Menurut Kementerian Kesehatan di wilayah tersebut, sebanyak 41.000 orang telah tewas dalam perang Israel melawan Hamas. Perang ini telah merusak sebagian besar Jalur Gaza dan menciptakan krisis kemanusiaan yang menghancurkan.
Pembicaraan yang dimediasi secara internasional yang bertujuan untuk mencapai gencatan senjata dan kesepakatan pembebasan sandera telah berulang kali terhenti. Perdana Menteri Israel, Benjamin Netanyahu, berada di bawah tekanan meningkat dari sekutu-sekutunya untuk menyetujui gencatan senjata: dia bersikeras bahwa pasukan Israel tidak dapat menarik diri dari perbatasan Gaza-Mesir, yang merupakan garis merah bagi Hamas. Netanyahu telah memberikan lampu hijau untuk langkah tersebut dalam putaran pembicaraan sebelumnya pada bulan Juli.

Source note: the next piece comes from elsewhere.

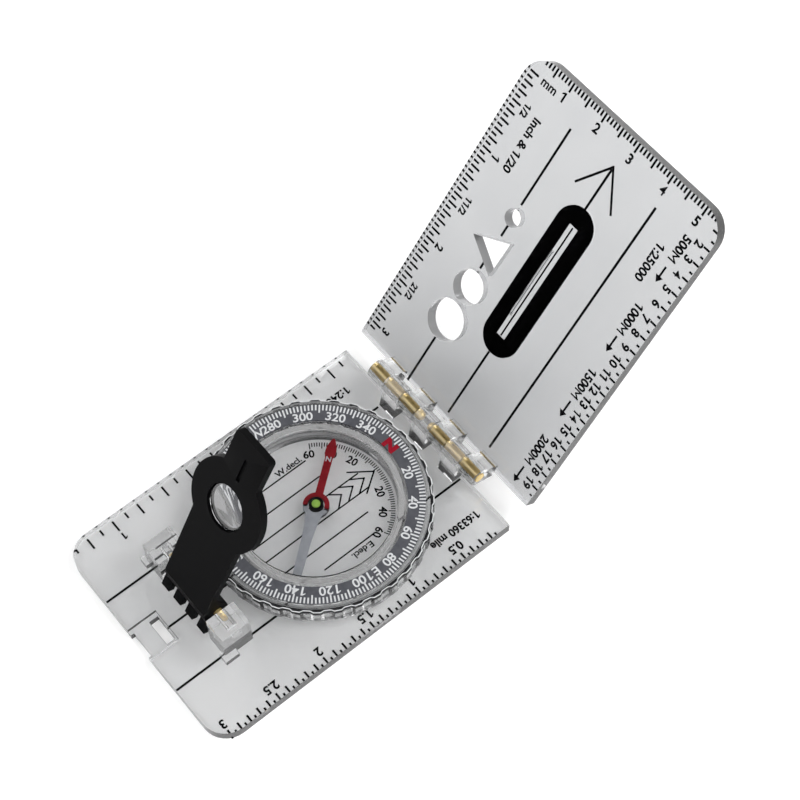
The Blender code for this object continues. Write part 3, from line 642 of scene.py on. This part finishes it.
def surround(world, cards, bright=1.25, dark=0.02, core=20.0, edge=38.0):
    """A bright surround, dim near the horizon, with soft dark cards where the plates mirror it.

    Core and edge are the angles, in degrees from a card's middle, between which it fades.
    """
    nodes, links = world.node_tree.nodes, world.node_tree.links
    back = nodes["Background"]
    where = nodes.new("ShaderNodeTexCoord")
    level = None
    for card in cards:
        dot = nodes.new("ShaderNodeVectorMath")
        dot.operation = "DOT_PRODUCT"
        dot.inputs[1].default_value = Vector(card).normalized()
        links.new(where.outputs["Generated"], dot.inputs[0])
        ranged = nodes.new("ShaderNodeMapRange")
        ranged.interpolation_type = "SMOOTHSTEP"
        ranged.inputs["From Min"].default_value = math.cos(math.radians(edge))
        ranged.inputs["From Max"].default_value = math.cos(math.radians(core))
        ranged.inputs["To Min"].default_value = bright
        ranged.inputs["To Max"].default_value = dark
        links.new(dot.outputs["Value"], ranged.inputs["Value"])
        if level is None:
            level = ranged.outputs["Result"]
        else:
            least = nodes.new("ShaderNodeMath")
            least.operation = "MINIMUM"
            links.new(level, least.inputs[0])
            links.new(ranged.outputs["Result"], least.inputs[1])
            level = least.outputs["Value"]
    parts = nodes.new("ShaderNodeSeparateXYZ")
    links.new(where.outputs["Generated"], parts.inputs["Vector"])
    rise = nodes.new("ShaderNodeMapRange")
    rise.interpolation_type = "SMOOTHSTEP"
    rise.inputs["From Min"].default_value = 0.08
    rise.inputs["From Max"].default_value = 0.35
    rise.inputs["To Min"].default_value = 0.12
    rise.inputs["To Max"].default_value = 1.0
    links.new(parts.outputs["Z"], rise.inputs["Value"])
    product = nodes.new("ShaderNodeMath")
    product.operation = "MULTIPLY"
    links.new(level, product.inputs[0])
    links.new(rise.outputs["Result"], product.inputs[1])
    back.inputs["Color"].default_value = WHITE
    links.new(product.outputs["Value"], back.inputs["Strength"])


def camera():
    """The photographer's viewpoint."""
    forward = Vector((-0.37975, 0.29561, -0.87659)).normalized()
    up = Vector((-0.67550, 0.55881, 0.48108)).normalized()
    right = forward.cross(up).normalized()
    up = right.cross(forward)
    lens = bpy.data.cameras.new("camera")
    lens.sensor_width = 36.0
    lens.lens = 89.03
    lens.clip_start = 0.01
    lens.clip_end = 20.0
    holder = bpy.data.objects.new("camera", lens)
    holder.matrix_world = Matrix.Translation((0.15934, -0.1009, 0.3954)) @ Matrix(
        (right, up, -forward)).transposed().to_4x4()
    bpy.context.scene.collection.objects.link(holder)
    bpy.context.scene.camera = holder
    bpy.context.scene.view_settings.view_transform = "Standard"


camera()
floor_and_light()
dress_nodes()
ink = painted("print_black", (0.004, 0.004, 0.005), (0.01, 0.01, 0.011), INK_ROUGHNESS, 2500.0,
              specular=0.05)
white_ink = painted("print_white", (0.52, 0.53, 0.54), (0.64, 0.65, 0.66), INK_ROUGHNESS, 2500.0,
                    specular=0.1)
red_ink = painted("print_red", (0.2, 0.003, 0.012), (0.27, 0.006, 0.018), INK_ROUGHNESS, 2500.0,
                  specular=0.1)
print_base(ink)
print_cover(ink)
print_disk(ink)
print_dial(white_ink, red_ink)
print_needle(white_ink)
# A painted shade material and a painted highlight material for the bezel's refraction lines.
bezel_edges(painted("painted_edge_shade", (0.012, 0.012, 0.013), (0.03, 0.03, 0.032), (0.4, 0.5), 400.0,
                    specular=0.1),
            painted("painted_edge_highlight", (0.7, 0.71, 0.72), (0.8, 0.81, 0.82), (0.4, 0.5), 400.0,
                    specular=0.1))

Pada hari Selasa juga, Menteri Pertahanan Israel membuat klaim berani bahwa Hamas sebagai “formasi militer sudah tidak ada lagi.” Yoav Gallant mengatakan kemampuan militer Hamas telah sangat rusak setelah lebih dari 11 bulan perang.
“Hamas terlibat dalam perang gerilya dan kami masih melawan teroris Hamas serta mengejar kepemimpinan Hamas,” katanya (*).